Doch die natürliche Findung wird durch etliche Personen gestört und unterwandert. Renommierte Stars der alten Schule statten das Geschehen mit Klassik aus. So sieht man Marianne Hoppe in einer stilsicheren, wenn vielleicht auch eher ungewohnten Rolle als Spielball, der sich der schraubzwingenartigen Situation entledigen muss. Richard Häussler, Fritz Rasp und Rudolf Fernau überzeugen in maßgeschneiderten Rollen; vor allem im Rahmen der Dialoge bekommt das Publikum besondere Leckerbissen geboten. Edith Hancke und Eddi Arent stehen ein wenig für die traditionelle Auflockerung zwischen so viel Kinski, so wenig Mord und so viel Geheimnis, doch über allem thront Lil Dagover in einer ihrer hoheitsvollsten Rollen der 60er Jahre. In feinsten Roben und im Stil einer Dame von Welt, dominiert sie ihre Szenen, falls es die Dramaturgie zulässt, sodass man von nichts anderem als einem besonderen Coup für den Film und die gesamte Reihe sprechen kann.

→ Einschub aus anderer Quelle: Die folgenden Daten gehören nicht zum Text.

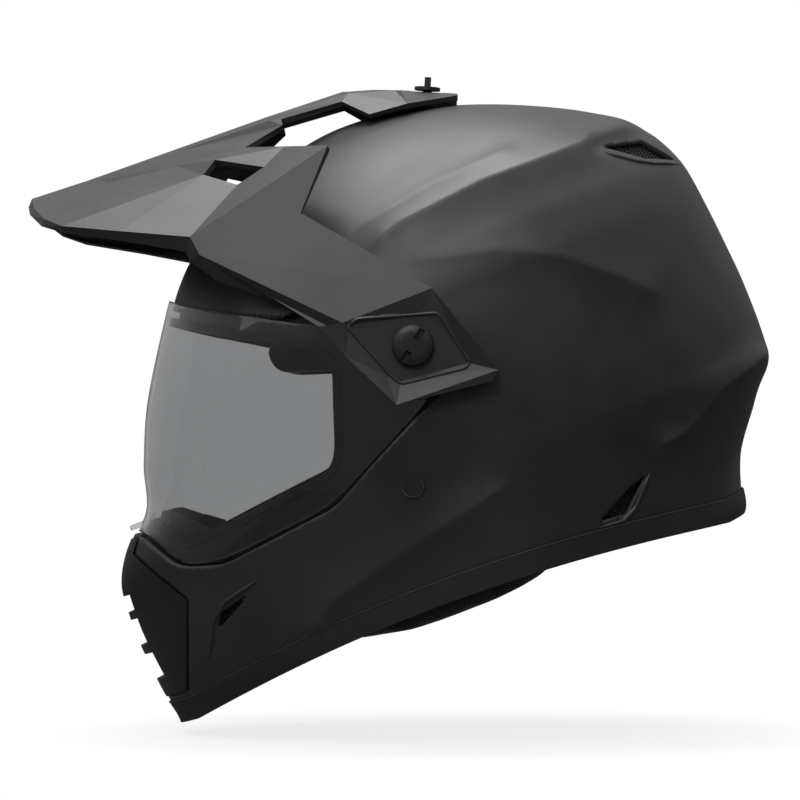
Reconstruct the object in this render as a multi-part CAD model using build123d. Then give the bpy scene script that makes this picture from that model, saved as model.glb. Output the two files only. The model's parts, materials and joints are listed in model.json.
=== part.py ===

Trotz Psycho-Terror, Geheimnissen und ein paar wenigen Toten, erlaubt sich das Geschehen den Luxus entschleunigter Phasen und aristokratischer Gemächlichkeit, aber es kommt nie wirklicher Leerlauf auf, sodass das treue Walalce-Herz auch hier höher schlagen darf. Für die musikalische Komposition zeigt sich erstmals Peter Thomas verantwortlich, der zum prägenden Komponisten der Serie avancieren sollte. Für Josef von Báky war "Die seltsame Gräfin" übrigens sein letzter Film überhaupt und der Überlieferung nach kam es während der Dreharbeiten zu einer Erkrankung des Regisseurs, sodass sein damaliger Assistent Ottokar Runze und Jürgen Roland, der bereits zwei Wallace-Filme inszenierte, zeitweise die Spielleitung übernahmen. Innerhalb der hausinternen Konkurrenz kann diese Produktion je nach Gusto zu den Top-Beiträgen der Reihe gezählt werden und verfügt über eine ganz spezielle Aura, die sich in den wichtigen Momenten etablieren kann.